What Content Architecture Delivers
Before
- ×Empty domain, zero authority, zero indexed pages
- ×Competing against platforms with 1000+ pages and decade-old domains
- ×No differentiation in a saturated market
After
- ✓3 deep pillar pages that each rival the depth of competitor landing pages
- ✓6+ training programs with detailed structure, filtering, and comparison tools
- ✓30+ blog articles with structured taxonomy and cross-linking
- ✓Sport-specific niche content targeting underserved long-tail keywords in wrestling and football
- ✓User authentication system transforming content into a product platform
- ✓Filterable program library with multi-faceted search (level, focus, split, sport)
- ✓Scalable content architecture designed to grow to 100+ articles without structural changes
Content architecture isn't about publishing more — it's about publishing smarter. Every page on Strength Progression exists in a hierarchy that passes authority upward: blog posts strengthen pillar pages, pillar pages strengthen the homepage, and the program library gives users a reason to stay. That's how a new domain competes against established players.

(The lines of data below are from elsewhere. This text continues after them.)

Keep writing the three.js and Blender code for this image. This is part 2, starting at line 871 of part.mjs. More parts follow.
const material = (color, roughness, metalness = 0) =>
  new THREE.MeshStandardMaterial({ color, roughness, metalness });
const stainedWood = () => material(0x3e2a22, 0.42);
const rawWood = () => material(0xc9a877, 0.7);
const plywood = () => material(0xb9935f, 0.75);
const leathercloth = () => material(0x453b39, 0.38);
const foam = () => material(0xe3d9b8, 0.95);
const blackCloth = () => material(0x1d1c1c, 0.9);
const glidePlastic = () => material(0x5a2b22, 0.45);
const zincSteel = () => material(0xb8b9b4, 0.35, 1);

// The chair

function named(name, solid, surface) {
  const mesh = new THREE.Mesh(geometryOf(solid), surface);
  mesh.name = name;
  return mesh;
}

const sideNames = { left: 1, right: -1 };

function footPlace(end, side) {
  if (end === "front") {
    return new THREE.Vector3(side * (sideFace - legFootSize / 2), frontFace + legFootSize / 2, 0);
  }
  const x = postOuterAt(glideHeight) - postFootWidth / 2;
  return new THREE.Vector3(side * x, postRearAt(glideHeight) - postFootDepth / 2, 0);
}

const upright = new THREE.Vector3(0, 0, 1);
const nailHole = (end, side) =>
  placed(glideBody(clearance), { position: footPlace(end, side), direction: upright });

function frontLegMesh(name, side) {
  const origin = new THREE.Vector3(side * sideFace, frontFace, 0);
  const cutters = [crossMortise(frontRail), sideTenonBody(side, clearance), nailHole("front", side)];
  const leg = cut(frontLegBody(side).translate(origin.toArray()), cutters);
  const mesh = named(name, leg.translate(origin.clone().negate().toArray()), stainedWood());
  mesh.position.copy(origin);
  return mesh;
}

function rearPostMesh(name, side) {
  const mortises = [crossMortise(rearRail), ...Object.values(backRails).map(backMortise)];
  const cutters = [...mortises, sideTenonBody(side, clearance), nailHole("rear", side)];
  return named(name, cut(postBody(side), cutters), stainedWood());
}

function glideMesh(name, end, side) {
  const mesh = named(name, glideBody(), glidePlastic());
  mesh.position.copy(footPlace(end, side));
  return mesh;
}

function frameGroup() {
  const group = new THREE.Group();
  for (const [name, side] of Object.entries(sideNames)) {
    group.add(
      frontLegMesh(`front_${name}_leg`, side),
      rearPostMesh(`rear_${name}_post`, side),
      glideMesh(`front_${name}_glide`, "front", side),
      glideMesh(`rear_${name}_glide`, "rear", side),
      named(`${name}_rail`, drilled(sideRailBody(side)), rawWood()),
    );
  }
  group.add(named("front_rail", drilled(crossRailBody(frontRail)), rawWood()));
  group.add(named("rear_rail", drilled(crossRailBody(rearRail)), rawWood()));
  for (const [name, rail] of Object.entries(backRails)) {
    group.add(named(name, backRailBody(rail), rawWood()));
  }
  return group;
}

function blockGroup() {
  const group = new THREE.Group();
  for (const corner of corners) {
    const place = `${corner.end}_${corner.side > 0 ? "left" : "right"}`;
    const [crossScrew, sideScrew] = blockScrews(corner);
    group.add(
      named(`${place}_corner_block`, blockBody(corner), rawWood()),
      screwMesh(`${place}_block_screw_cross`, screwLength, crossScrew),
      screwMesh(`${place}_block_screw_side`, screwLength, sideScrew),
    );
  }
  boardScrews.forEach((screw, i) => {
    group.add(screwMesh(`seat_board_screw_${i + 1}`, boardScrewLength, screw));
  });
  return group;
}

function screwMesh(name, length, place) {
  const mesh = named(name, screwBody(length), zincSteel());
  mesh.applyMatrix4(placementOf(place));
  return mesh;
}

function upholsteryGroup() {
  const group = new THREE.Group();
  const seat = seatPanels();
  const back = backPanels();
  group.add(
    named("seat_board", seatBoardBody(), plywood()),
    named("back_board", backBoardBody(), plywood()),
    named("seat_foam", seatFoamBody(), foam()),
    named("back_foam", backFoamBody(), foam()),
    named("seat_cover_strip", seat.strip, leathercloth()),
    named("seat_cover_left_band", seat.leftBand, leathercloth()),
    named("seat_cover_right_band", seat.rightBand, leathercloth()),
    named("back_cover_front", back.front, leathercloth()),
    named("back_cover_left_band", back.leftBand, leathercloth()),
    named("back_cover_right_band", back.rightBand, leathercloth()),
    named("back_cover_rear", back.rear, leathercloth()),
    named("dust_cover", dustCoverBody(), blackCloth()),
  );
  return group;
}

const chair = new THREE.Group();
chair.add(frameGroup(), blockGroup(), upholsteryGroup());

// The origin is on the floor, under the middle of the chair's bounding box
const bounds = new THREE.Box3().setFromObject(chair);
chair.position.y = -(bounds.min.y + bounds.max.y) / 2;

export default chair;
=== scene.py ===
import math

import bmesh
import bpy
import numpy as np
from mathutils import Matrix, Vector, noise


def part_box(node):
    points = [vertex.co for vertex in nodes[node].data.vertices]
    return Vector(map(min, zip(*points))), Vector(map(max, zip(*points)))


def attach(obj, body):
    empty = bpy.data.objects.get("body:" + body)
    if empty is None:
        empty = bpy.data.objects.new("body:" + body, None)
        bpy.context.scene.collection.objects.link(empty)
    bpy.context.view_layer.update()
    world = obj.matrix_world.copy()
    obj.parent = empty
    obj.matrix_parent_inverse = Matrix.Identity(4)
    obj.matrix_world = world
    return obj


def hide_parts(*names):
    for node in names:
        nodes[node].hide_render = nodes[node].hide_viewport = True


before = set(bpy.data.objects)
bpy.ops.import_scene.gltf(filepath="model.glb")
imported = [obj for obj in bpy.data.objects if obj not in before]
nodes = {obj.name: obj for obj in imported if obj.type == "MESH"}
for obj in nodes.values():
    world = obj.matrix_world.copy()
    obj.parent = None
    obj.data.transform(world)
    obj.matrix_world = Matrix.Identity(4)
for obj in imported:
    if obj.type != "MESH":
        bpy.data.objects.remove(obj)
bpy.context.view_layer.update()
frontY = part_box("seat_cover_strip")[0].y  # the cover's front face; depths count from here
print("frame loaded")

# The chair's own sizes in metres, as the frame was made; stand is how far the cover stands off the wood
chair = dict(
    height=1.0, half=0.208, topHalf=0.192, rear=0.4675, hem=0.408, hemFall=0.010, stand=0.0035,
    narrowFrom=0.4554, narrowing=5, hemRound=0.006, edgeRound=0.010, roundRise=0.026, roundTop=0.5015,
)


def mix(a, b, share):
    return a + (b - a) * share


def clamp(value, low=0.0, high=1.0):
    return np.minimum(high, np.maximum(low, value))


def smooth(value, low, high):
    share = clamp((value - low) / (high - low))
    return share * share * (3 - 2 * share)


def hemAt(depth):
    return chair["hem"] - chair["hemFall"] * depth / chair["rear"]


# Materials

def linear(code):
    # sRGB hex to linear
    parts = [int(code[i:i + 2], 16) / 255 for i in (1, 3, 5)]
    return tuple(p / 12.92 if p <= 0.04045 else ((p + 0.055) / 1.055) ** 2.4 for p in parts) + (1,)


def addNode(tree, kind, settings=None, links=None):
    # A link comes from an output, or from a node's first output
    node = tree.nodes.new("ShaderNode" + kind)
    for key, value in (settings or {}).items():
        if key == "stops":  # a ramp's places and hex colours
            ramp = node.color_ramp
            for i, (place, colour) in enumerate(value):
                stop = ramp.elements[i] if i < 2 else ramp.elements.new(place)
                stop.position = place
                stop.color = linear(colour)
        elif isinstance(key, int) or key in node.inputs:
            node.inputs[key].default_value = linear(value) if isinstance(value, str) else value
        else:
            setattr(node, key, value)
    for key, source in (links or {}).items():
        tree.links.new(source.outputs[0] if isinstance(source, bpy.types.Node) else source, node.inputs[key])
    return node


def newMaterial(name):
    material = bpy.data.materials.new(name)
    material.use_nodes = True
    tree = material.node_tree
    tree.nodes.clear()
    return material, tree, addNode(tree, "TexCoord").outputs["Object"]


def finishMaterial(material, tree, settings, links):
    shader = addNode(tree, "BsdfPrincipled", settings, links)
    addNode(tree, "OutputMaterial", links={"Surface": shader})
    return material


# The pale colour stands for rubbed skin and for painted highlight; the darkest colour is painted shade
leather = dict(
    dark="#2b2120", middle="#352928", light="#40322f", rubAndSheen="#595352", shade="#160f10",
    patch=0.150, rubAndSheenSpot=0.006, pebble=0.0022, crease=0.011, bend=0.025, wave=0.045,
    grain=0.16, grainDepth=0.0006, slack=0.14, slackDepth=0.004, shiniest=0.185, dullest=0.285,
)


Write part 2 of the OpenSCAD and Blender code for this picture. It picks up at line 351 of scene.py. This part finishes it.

Pillar-Page Architecture Is How You Win SEO in Competitive Niches
Most businesses approach content marketing backwards — they publish blog posts randomly and hope Google notices. That works when you have no competition. In a niche like fitness where every keyword has ten established competitors, random publishing is a waste of money.
Pillar-page architecture flips the approach. You start with the structure: identify the 3–5 core topics your audience cares about, build comprehensive pillar pages for each, then systematically publish supporting content that links back to those pillars. Every new article strengthens the authority of the pillar above it. Over time, the compounding effect gives a new domain the topical depth to compete with sites that have been publishing for years.
Strength Progression is built on this exact model. The Workout, Diet, and Recovery pillars aren't just category pages — they're the SEO foundation. Every blog post, every program page, and every cross-link is intentional. This is the same content architecture strategy we bring to client projects when organic authority is the goal.